Giorgio Simonelli preferisce Don Matteo

Decisamente fuori dal coro la voce del professor Simonelli, docente di Giornalismo radio e tv (Università Cattolica). A lui HoC non piace per niente. E lo dice senza mezzi termini.

Non sono un fan di questa serie. La trovo abbastanza prevedibile, inserita in questo contesto oggi prevalente del cinismo. I personaggi parlano come un libro stampato, con dialoghi talmente perfetti da apparire surreali. La scelta delle frasi di alcuni protagonisti è troppo icastica, a partire dall’uso di certe metafore. Insomma, c’è una ricercatezza quasi fastidiosa. Si tratta di una fiction che trovo decisamente sopravvalutata, frutto di un passaparola modaiolo che alimenta un circolo molto autoreferenziale. Tutto, insomma, è estremamente calcolato. Compreso il cinismo dei protagonisti. La loro freddezza è esasperata proprio per stupire. In un mondo in cui tutti si sentono Shakespeare mi permetto di ricordare che di Shakesperare ce n’è stato solo uno…
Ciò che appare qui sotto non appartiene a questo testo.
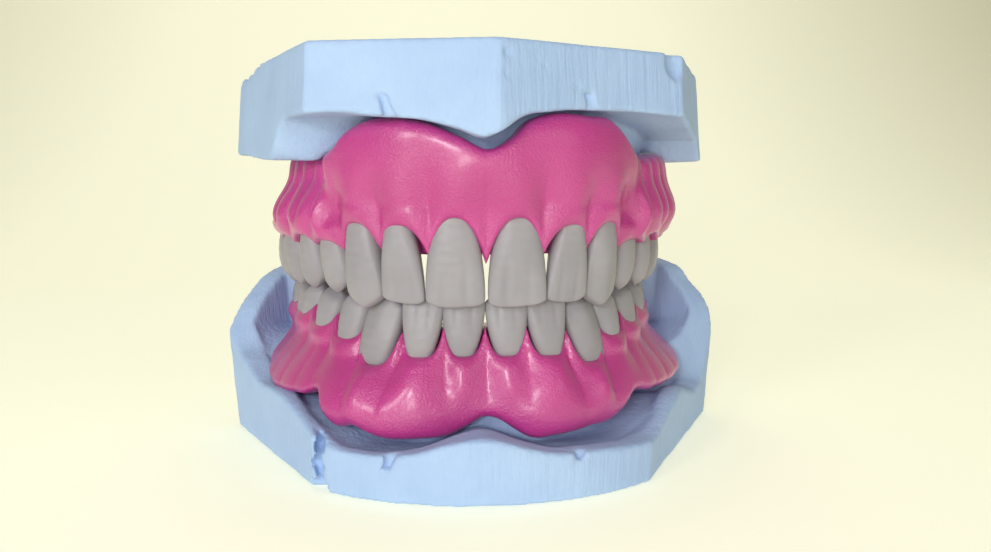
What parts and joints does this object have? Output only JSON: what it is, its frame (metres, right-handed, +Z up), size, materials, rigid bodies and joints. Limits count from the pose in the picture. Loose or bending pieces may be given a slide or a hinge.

Il professor Simonelli ammette di non essere un grande fan delle serie tv americane. La butta sul ridere: “Preferisco la semplicità di Don Matteo”.  E mette le mani avanti: “Sa, sono un critico all’antica”. Ma insistendo un po’ si sbilancia. C’è una serie, tra le tante prodotte negli Usa, che anche lui ha amato e apprezzato. Si tratta di Mad Men, quella che parlava dei pubblicitari americani negli anni Cinquanta e Sessanta. “C’è una grande capacità di raccontare quegli anni. L’ho trovata molto interessante”. Non gli parlate di House of Cards, però. Per lui si tratta solo di “acqua fresca”.